Postby Karla on Wed Jul 08, 2009 10:24 am

I agree with MGMT. It sounds like you are struggling, and with some help you could feel a lot better. Don't let some random stranger on an internet forum prevent you from getting the help that you need. I'm sure most of the stories you will find on the internet are bad because people who are satisfied with their mental health care don't write about it on internet forums. Sure, the health system can be a struggle in most countries, but keep fightin', is all I´m saying.
Karla
 

Re: hello

Postby inbetween on Fri Jul 10, 2009 12:15 am

Welcome Per0,

I'm new here also. Sorry to hear you are having a rough time.. I know what you mean about learning too much about mental health at your age, it can be frustrating to know about it and also be incredibly confused about yourself at the same time.. I'm not sure I'm much help; all I can suggest is try going to a GP and describing some of the symptoms you feel comfortable sharing, and mention that you'd like to talk to someone, i.e. a psychologist about it, to support you.

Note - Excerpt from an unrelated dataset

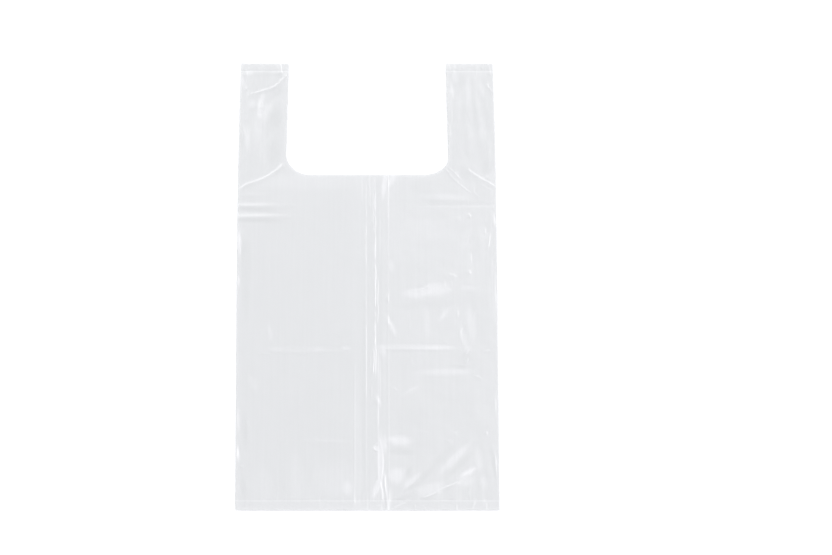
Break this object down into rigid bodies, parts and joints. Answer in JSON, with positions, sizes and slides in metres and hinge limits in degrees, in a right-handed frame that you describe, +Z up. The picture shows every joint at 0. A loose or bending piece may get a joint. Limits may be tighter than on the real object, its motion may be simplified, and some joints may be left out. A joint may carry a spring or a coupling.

I'm in Australia and have health care cover, I'm not sure how the health system works over there. When I was 14 I tried chatting to my mother about some of my concerns (didn't get very far) but, went to the GP and described some of my symptoms, (mind you, I didn't mention anything schizotype, I was too afraid) and got diagnosed with clinical depression. Though not exactly a correct diagnosis, it opened up options such as seeing a psychologist and the like.